Ilya Bryzgalov made 22 saves in his first game for the Flyers, and Jaromir Jagr recorded his 1,600th NHL point in his first game back in the league after three years in Russia.
"We played the Stanley Cup champions. It's not easy," said Jagr, one of eight new players for Philadelphia, including three rookies. "They're probably the best team in the NHL and we've got totally a new team. A lot of young guys. A lot of rookies. You've got to give us time."
Marchand scored midway through the first period for Boston, and reigning Vezina and Conn Smythe winner Tim Thomas stopped 27 shots on the night the 2011 Bruins shared the stage with Bobby Orr and a handful of others from the 1972 Stanley Cup champions.
During a half-hour pre-game ceremony the Bruins, who clinched the Cup in Vancouver, took the opportunity to pass the Cup from player to player and skate with it in the TD Garden for the first time.
"I think that's one thing everyone wants to do, is lift it on the home ice," Marchand said. "That was nice to do."
The Bruins won their sixth Stanley Cup title last season, sweeping Philadelphia out of the Eastern Conference semifinals in the process. The loss sent the Flyers scrambling to rebuild in the off-season, and among the new acquisitions was Jagr.
Jagr makes impact
The 39-year-old former Penguins star — the NHL's leading scorer among active players, and ninth overall — assisted on the game-tying goal when he led Giroux across the blue-line, and he found a space in the middle of four Bruins defenders before beating Thomas.
"Gi made a great play," Jagr said. "I told him not even Mario Lemieux can make those plays."
The Flyers also acquired the rights to Bryzgalov and signed him to a nine-year, $51-million US deal to replace the ineffective rotation they have used for the past several years. Also gone are offensive stars Mike Richards, their former captain, and Jeff Carter, the team's leading goal-scorer last season, who were traded on the same day in separate deals, in part to create salary cap room to sign Bryzgalov.
'It was a big night for Boston, but ... we did not came here to celebrate with them.' — Flyers goalie Ilya Bryzgalov
The defending NHL champion Bruins were largely intact, with the notable departures of Mark Recchi to retirement and Michael Ryder and Tomas Kaberle as free agents. Defenceman Joe Corvo, who assisted on Marchand's goal, was the major acquisition.
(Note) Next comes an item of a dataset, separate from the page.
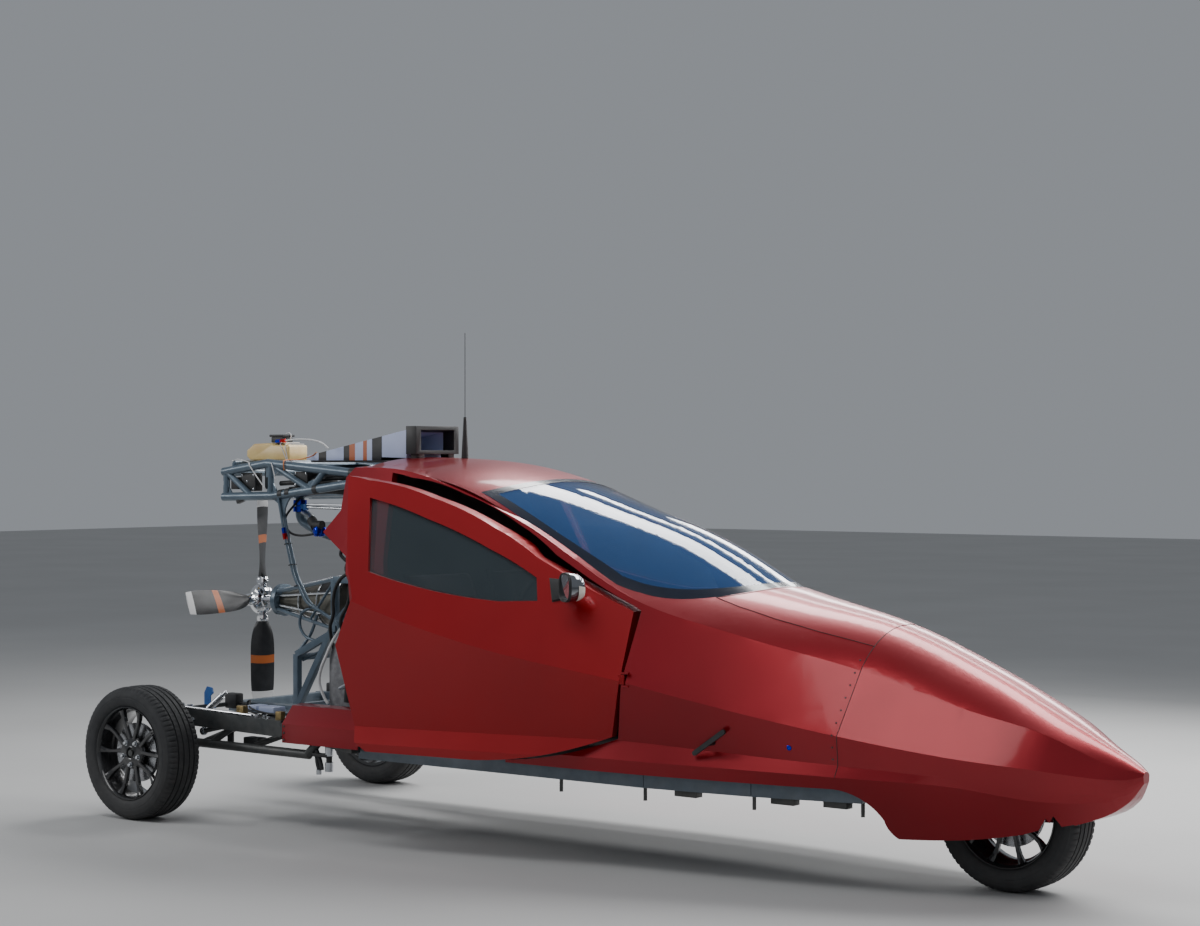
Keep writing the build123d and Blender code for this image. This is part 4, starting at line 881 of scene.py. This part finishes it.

The sold-out crowd stood throughout the pre-game ceremony, and it wasn't long before Marchand, a surprising star in Boston's Cup run, scored a power-play goal on a pass from Tyler Seguin to give Boston a 1-0 lead. It was the first goal in the NHL this season; Marchand also scored the last goal in the NHL last season, an empty-netter against Vancouver in Game 7 of the finals.
But the Flyers answered with two in the final minute of the first, including Giroux's goal off an assist from Jagr with 50 seconds left. With just 2.4 seconds remaining in the period, Voracek gave Philadelphia a 2-1 lead with a shot through Thomas's legs.
"It was a big night for Boston, but we came here with a business," Bryzgalov said. "We did not came here to celebrate with them."
Flyers coach Peter Laviolette agreed.
"It's tough to come in when there's that much energy in the building for the opposition," he said. "I thought our guys battled through that."